- **What you need to do**
Give back exactly the lines from the start of the listing to the line containing "return heaps[-1]", inclusive, and nothing beyond them.

- **Records supplied**
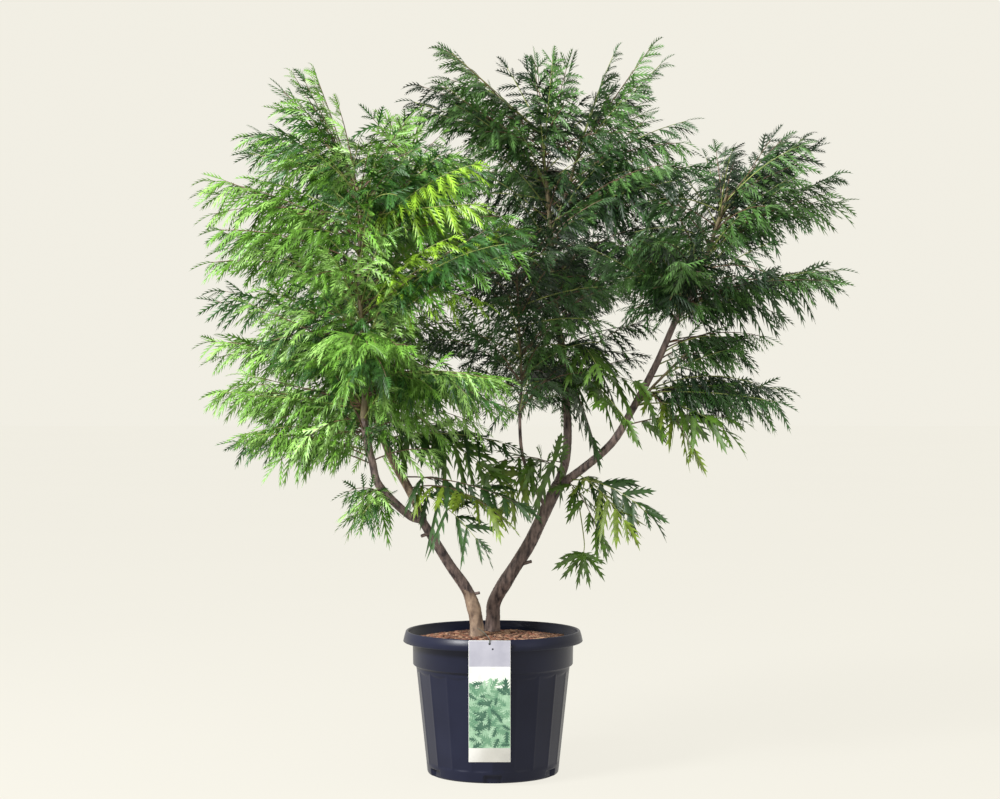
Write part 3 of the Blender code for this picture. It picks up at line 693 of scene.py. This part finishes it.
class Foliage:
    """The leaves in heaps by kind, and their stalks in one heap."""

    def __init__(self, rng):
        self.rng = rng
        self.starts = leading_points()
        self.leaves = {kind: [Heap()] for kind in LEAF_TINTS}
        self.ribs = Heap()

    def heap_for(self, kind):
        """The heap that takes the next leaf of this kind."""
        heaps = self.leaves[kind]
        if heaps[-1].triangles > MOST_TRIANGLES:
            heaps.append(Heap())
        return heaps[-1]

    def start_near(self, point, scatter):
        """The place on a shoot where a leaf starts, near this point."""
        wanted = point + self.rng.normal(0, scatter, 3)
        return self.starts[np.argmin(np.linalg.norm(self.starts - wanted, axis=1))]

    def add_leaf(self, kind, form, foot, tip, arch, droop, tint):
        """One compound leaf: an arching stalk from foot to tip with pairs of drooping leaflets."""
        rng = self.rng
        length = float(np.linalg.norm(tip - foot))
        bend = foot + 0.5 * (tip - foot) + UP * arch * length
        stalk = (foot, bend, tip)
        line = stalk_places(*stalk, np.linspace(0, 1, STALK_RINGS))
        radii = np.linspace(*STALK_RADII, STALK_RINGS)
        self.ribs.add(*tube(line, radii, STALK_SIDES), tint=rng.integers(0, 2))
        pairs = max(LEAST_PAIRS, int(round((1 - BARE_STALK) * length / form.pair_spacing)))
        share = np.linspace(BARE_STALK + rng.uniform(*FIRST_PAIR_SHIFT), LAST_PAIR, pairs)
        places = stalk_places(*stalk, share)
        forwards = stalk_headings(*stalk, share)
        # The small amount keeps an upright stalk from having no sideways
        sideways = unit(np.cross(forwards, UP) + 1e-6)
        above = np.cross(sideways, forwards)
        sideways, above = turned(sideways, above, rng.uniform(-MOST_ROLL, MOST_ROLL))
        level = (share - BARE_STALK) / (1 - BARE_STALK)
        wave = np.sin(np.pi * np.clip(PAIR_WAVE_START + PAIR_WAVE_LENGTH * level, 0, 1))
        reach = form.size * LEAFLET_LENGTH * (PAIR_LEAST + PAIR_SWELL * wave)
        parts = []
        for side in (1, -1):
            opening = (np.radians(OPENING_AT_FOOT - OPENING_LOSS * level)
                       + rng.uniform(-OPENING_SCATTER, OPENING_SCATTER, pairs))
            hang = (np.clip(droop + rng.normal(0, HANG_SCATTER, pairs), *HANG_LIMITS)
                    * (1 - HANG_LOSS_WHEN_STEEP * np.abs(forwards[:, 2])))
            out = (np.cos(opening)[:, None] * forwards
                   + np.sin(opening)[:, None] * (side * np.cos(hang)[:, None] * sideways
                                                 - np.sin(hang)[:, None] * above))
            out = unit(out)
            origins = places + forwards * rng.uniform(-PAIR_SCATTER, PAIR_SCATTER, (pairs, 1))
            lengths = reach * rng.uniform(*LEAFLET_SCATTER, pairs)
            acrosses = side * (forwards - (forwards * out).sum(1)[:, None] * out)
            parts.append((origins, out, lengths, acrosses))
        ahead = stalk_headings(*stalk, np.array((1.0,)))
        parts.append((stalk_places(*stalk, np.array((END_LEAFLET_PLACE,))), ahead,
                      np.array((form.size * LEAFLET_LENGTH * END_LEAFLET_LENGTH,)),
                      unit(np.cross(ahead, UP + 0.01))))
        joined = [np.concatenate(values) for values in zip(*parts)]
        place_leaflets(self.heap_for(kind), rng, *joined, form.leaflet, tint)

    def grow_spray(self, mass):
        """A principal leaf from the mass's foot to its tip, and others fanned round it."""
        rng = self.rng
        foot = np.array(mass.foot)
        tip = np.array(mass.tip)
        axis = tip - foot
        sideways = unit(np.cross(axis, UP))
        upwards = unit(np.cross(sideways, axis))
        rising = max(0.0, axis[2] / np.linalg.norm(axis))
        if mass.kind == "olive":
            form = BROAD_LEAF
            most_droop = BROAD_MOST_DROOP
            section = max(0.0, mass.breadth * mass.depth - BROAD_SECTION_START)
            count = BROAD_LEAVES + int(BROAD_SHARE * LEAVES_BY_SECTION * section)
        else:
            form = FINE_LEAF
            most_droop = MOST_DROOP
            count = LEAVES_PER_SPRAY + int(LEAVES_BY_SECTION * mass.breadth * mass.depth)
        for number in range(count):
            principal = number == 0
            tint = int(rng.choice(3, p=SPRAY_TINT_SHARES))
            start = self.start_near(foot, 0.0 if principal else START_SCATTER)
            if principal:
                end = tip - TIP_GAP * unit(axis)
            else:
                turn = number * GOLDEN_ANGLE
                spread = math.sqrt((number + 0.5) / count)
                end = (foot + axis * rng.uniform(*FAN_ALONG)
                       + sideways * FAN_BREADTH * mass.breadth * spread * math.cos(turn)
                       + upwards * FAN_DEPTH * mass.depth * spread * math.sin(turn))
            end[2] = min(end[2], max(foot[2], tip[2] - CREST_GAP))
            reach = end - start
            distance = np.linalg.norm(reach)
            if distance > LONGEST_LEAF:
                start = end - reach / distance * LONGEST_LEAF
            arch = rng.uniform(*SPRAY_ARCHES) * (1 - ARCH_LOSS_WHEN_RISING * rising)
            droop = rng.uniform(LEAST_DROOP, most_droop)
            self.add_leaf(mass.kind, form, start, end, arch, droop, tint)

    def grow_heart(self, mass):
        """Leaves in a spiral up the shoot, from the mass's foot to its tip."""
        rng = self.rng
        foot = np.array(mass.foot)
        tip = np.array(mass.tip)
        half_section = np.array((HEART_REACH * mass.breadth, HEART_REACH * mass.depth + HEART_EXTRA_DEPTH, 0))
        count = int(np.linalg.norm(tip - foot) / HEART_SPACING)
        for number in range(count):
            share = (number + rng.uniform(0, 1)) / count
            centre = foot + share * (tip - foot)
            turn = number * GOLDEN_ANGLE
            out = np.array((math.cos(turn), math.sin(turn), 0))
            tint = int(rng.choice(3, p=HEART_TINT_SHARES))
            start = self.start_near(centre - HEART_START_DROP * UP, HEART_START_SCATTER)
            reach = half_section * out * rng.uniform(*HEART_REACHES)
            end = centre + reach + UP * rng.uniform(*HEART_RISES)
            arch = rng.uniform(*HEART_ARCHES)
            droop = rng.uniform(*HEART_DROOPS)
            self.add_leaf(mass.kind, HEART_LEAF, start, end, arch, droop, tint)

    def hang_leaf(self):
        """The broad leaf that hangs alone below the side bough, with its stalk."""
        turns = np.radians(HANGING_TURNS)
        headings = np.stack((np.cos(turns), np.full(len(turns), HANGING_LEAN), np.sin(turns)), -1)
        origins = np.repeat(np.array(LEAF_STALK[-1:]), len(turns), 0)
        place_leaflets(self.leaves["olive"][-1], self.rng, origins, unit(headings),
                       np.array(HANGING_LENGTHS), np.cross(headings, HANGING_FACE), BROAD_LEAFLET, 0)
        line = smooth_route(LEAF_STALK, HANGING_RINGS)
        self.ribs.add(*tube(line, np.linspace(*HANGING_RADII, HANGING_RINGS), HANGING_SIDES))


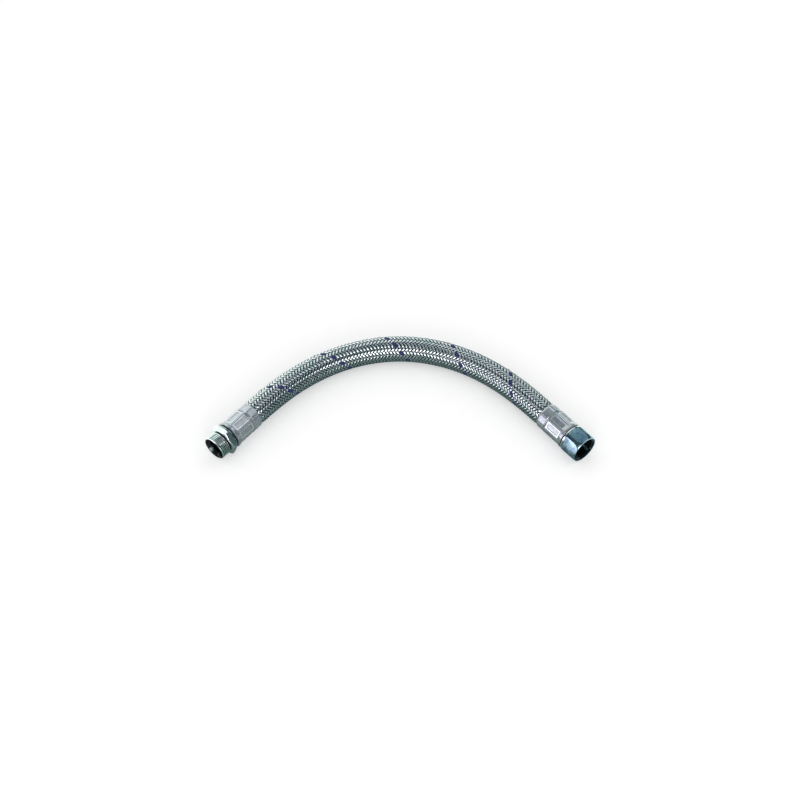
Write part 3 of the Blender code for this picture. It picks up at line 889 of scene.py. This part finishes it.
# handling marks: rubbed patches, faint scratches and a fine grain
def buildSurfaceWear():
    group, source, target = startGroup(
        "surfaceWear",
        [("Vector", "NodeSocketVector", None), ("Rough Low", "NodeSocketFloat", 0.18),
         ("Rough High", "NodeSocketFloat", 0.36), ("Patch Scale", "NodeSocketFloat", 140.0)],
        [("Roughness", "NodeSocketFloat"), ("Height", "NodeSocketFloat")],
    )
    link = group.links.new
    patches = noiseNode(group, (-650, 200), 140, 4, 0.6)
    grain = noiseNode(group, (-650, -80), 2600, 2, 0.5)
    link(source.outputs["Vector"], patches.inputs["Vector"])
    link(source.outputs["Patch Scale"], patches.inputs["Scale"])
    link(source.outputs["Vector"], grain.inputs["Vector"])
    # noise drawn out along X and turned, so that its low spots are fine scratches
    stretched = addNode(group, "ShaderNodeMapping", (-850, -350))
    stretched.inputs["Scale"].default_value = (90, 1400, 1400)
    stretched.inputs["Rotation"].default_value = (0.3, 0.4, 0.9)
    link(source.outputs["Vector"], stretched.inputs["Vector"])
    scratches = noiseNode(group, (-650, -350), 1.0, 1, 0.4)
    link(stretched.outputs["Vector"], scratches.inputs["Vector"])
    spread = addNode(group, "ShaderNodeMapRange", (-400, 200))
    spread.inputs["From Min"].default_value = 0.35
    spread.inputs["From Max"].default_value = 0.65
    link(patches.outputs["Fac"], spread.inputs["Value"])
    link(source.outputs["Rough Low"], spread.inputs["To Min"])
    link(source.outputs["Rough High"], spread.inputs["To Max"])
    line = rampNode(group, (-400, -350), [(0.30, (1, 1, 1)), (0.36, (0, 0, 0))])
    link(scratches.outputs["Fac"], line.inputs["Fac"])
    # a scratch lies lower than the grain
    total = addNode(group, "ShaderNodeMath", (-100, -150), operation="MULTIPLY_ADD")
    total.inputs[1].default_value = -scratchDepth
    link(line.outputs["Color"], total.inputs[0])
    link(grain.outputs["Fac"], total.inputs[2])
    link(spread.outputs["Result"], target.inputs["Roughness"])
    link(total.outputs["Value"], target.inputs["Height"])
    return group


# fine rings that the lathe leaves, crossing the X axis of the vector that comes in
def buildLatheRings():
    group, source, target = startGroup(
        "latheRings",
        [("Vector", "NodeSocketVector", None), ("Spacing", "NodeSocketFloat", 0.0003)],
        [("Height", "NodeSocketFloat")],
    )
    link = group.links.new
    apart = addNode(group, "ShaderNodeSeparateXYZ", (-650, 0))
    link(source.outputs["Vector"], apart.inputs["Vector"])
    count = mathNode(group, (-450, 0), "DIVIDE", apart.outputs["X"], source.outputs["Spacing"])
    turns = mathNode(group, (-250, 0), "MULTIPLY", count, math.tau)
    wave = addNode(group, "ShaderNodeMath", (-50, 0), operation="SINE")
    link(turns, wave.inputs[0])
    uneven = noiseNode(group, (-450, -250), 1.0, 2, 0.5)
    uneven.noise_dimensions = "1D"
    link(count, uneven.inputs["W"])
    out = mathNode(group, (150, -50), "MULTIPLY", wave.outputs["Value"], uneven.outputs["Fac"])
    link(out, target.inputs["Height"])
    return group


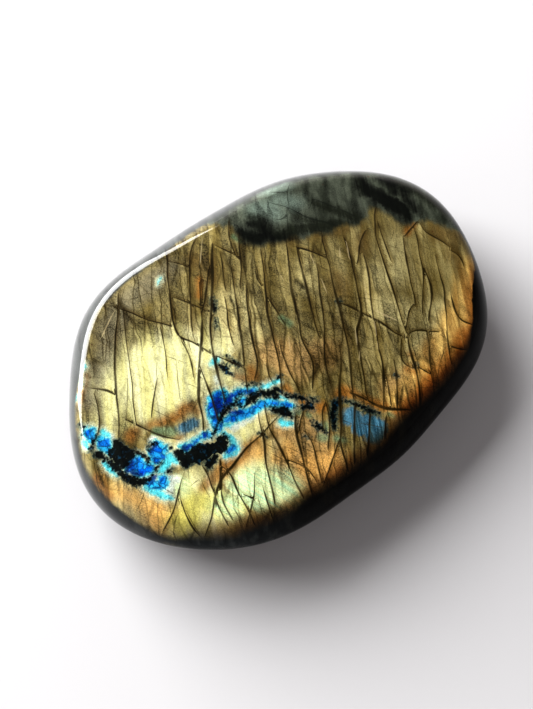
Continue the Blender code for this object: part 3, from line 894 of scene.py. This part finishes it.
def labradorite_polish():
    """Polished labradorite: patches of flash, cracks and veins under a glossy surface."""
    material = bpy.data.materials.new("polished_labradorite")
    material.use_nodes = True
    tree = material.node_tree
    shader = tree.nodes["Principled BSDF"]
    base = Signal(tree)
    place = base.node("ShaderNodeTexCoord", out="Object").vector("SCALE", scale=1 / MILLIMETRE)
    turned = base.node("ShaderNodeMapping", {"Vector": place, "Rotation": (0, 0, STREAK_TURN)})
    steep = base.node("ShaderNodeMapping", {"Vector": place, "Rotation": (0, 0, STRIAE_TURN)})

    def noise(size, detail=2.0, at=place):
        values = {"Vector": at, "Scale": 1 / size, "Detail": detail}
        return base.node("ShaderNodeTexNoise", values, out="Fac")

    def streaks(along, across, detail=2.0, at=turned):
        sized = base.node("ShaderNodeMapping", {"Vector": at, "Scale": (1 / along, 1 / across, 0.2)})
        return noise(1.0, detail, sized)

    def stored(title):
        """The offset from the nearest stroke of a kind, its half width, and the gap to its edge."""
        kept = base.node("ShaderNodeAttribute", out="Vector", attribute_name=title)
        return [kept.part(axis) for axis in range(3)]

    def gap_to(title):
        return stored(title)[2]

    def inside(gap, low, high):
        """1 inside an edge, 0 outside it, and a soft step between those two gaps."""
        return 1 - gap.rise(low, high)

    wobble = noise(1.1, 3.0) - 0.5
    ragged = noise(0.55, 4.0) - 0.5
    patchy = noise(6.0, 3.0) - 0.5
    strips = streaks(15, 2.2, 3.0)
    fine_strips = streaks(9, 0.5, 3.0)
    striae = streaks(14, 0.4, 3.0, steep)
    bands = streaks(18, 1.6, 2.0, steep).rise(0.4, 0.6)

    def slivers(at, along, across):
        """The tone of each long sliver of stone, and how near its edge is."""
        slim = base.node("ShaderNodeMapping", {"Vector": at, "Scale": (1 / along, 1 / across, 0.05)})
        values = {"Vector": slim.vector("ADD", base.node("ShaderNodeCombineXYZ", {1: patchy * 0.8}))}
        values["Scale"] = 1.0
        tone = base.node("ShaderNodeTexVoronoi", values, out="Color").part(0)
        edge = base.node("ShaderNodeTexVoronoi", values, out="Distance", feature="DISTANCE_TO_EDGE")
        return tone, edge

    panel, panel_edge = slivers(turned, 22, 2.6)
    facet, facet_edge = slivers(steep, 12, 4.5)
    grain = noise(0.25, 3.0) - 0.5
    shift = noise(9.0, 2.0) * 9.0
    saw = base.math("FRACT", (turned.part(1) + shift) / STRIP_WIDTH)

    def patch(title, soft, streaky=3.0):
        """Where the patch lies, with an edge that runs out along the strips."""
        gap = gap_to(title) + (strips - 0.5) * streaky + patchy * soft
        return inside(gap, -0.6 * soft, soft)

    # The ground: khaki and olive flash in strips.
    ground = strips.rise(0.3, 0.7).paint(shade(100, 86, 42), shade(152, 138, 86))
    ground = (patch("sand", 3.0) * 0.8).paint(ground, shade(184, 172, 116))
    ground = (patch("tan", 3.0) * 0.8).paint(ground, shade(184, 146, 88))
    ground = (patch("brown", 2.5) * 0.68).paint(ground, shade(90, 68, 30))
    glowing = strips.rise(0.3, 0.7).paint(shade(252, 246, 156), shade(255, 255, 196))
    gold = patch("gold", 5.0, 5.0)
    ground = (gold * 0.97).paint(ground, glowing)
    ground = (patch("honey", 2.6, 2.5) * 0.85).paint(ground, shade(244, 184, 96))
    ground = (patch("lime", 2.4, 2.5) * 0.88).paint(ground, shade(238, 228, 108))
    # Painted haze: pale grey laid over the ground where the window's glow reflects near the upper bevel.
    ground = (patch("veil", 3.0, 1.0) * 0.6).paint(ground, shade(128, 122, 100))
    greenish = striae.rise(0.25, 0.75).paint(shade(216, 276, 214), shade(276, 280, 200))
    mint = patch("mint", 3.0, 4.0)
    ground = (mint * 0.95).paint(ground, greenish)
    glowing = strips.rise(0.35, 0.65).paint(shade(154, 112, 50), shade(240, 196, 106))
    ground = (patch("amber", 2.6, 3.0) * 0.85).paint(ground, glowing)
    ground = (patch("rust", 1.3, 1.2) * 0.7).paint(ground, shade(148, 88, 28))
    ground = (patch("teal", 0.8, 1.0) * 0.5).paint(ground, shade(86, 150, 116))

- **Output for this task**
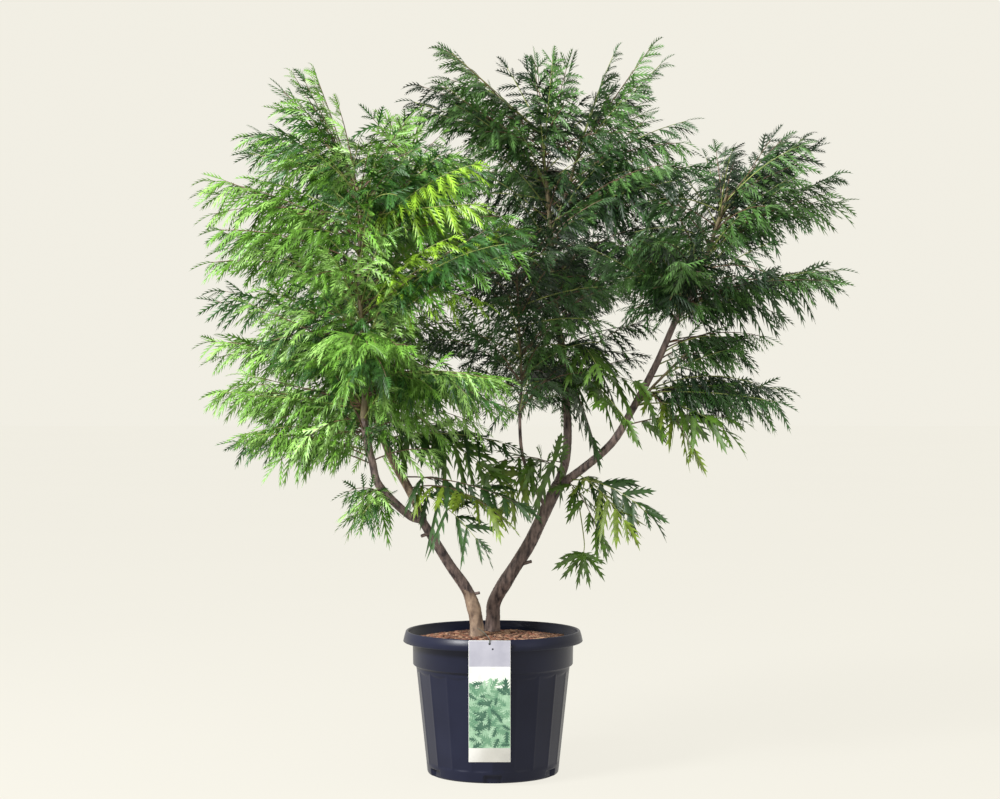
Write part 3 of the Blender code for this picture. It picks up at line 693 of scene.py. This part finishes it.
class Foliage:
    """The leaves in heaps by kind, and their stalks in one heap."""

    def __init__(self, rng):
        self.rng = rng
        self.starts = leading_points()
        self.leaves = {kind: [Heap()] for kind in LEAF_TINTS}
        self.ribs = Heap()

    def heap_for(self, kind):
        """The heap that takes the next leaf of this kind."""
        heaps = self.leaves[kind]
        if heaps[-1].triangles > MOST_TRIANGLES:
            heaps.append(Heap())
        return heaps[-1]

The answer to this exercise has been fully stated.